Speaker
Description
Ordered magnetic hybrid thin films composed of a diblock copolymer (DBC) and magnetic nanoparticles (MNPs) are interesting due to the mixing of properties from the organic and inorganic precursors. The unique attributes of these hybrid films make them attractive for use in applications ranging from magnetic sensors to magnetic data storage devices. In this study, thin DBC films of polystyrene-block-poly(methyl methacrylate) (PS-b-PMMA) are investigated as scaffolds for the MNPs nickel oxide (NiO) and cobalt ferrite (CoFe2O4).

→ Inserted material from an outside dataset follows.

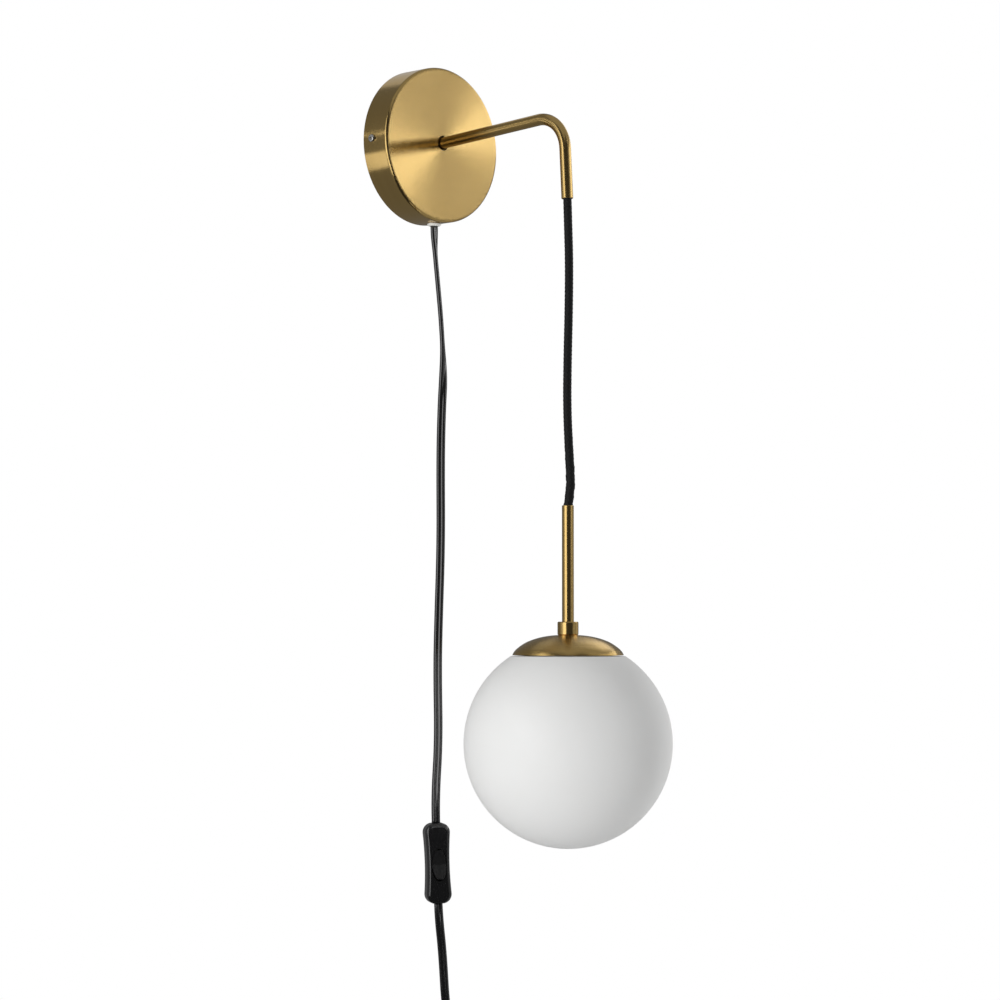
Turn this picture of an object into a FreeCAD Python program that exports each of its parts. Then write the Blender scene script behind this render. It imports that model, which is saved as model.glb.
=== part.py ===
import FreeCAD, Part
import math
import os
from FreeCAD import Matrix, Placement, Rotation, Vector

# Plug-in wall light with an opal globe: a spun brass canopy on the wall, a bent brass arm,
# a globe that hangs from the arm on a textile cord, and a flat black lead with a rocker switch.
# Origin: middle of the canopy on the wall. +Z is up, -Y points out of the wall, +X is to the
# right for someone who faces the wall. Millimetres.

os.makedirs("parts", exist_ok=True)

# Clearances and fits
running_gap = 0.05
free_gap = 0.3
screw_gap = 0.2
cord_end_gap = 0.05

# Canopy on the wall
canopy_dia = 116.2
canopy_depth = 25.0
canopy_wall = 1.2
canopy_edge_radius = 2.4
arm_hole_gap = 1.3
side_screw_out = 9.5
grommet_out = 15.5

# Wall plate inside the canopy
plate_dia = 100.0
plate_width = 88.0
plate_thickness = 2.0
plate_lug_width = 14.0
lug_gap = 0.8
wall_hole_spacing = 60.0
wall_hole_dia = 5.0

# Arm tube
tube_dia = 8.5
tube_wall = 0.95
arm_rise_deg = 3.2
arm_reach = 149.0
leg_length = 61.8
bend_radius = 25.0
mouth_edge_radius = 0.4

# Bridge that carries the arm inside the canopy
bridge_width = 16.0
bridge_thickness = 2.0
bridge_stand_off = 14.5
bridge_half_top = 18.0
bridge_half_foot = 24.0
bridge_foot_length = 10.0
arm_nut_flats = 12.0
arm_nut_height = 3.6
arm_tail = 1.2

# Textile cord that carries the globe
cord_dia = 6.1
cord_drop = 220.4
pivot_drop = 4.2
link_height = 1.5

# Rod, collar and dome above the globe
rod_shown = 83.0
collar_dia = 15.0
collar_height = 9.6
collar_edge = 0.6
nipple_dia = 10.0
nipple_bore = 6.8
nipple_in_collar = 5.0
dome_wall = 1.0
# Dome's outer line from its flat seat to its rim: (radius, height above the rim)
dome_line = [(8.5, 14.2), (16.0, 13.35), (24.0, 11.4), (30.5, 8.7), (35.2, 5.6), (38.4, 2.5), (39.75, 0.0)]
nipple_nut_flats = 14.0
dome_nut_height = 5.1
carrier_nut_height = 3.5

# Glass globe and the threaded carrier that holds it
globe_dia = 149.0
glass_wall = 2.6
globe_under_rim = 0.6
neck_dia = 54.0
neck_height = 6.6
shoulder_radius = 1.6
carrier_disc = 1.5
carrier_wall = 1.7
carrier_skirt = 8.0

# Lampholder and lamp
holder_dia = 28.5
holder_cap_height = 12.0
holder_wall = 1.6
holder_body_height = 30.5
holder_mouth_dia = 24.0
insert_height = 5.0
screw_shell_dia = 15.2
screw_shell_wall = 0.5
screw_shell_height = 21.0
lamp_cap_dia = 13.9
lamp_cap_height = 24.0
lamp_length = 76.0
lamp_ball_dia = 45.0
core_dia = 2.2
cord_stop_height = 4.0
cord_stop_dia = 9.6

# Flat lead: section, lean back towards the wall, and the two hanging stretches.
# Route points are (sideways, down) from the grommet's outer face.
flat_width = 6.5
flat_thickness = 3.6
lead_lean_deg = 0.35
grommet_flange_dia = 10.4
grommet_flange = 2.2
grommet_neck_dia = 8.6
upper_route = [
    (0.0, 0.0), (0.0, 13.0), (3.8, 41.0), (8.0, 72.0), (10.7, 108.0), (8.7, 138.0),
    (7.8, 176.0), (8.8, 238.0), (6.4, 300.0), (5.8, 335.0), (7.4, 386.0), (4.1, 428.0),
    (5.0, 446.4),
]
lower_route = [(12.7, 544.0), (16.2, 586.0), (24.4, 609.0), (36.8, 621.5)]
lower_first_run = 10.0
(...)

The thin films are printed using a slot-die coating technique and the evolution of the final film morphology is tracked in situ by grazing incidence small-angle X-ray scattering (GISAXS). Analysis of the GISAXS experiments, complemented by the real-spacing imaging method atomic force microscopy (AFM), reveals the selective incorporation of the CoFe2O4 MNPs into the PS domains while the further addition of NiO MNPs does not disturbed the DBC nanostructure. The temperature dependent magnetic properties of the thin hybrid films are investigated with a SQUID magnetometer. Films containing only CoFe2O4 show expected behavior as the coercivity and remanence increase with decreasing temperature. Upon addition of NiO, the mixed hybrid thin films show a unique pinched hysteresis curve resulting in an increase in coercivity and squareness when compared to the single MNP films.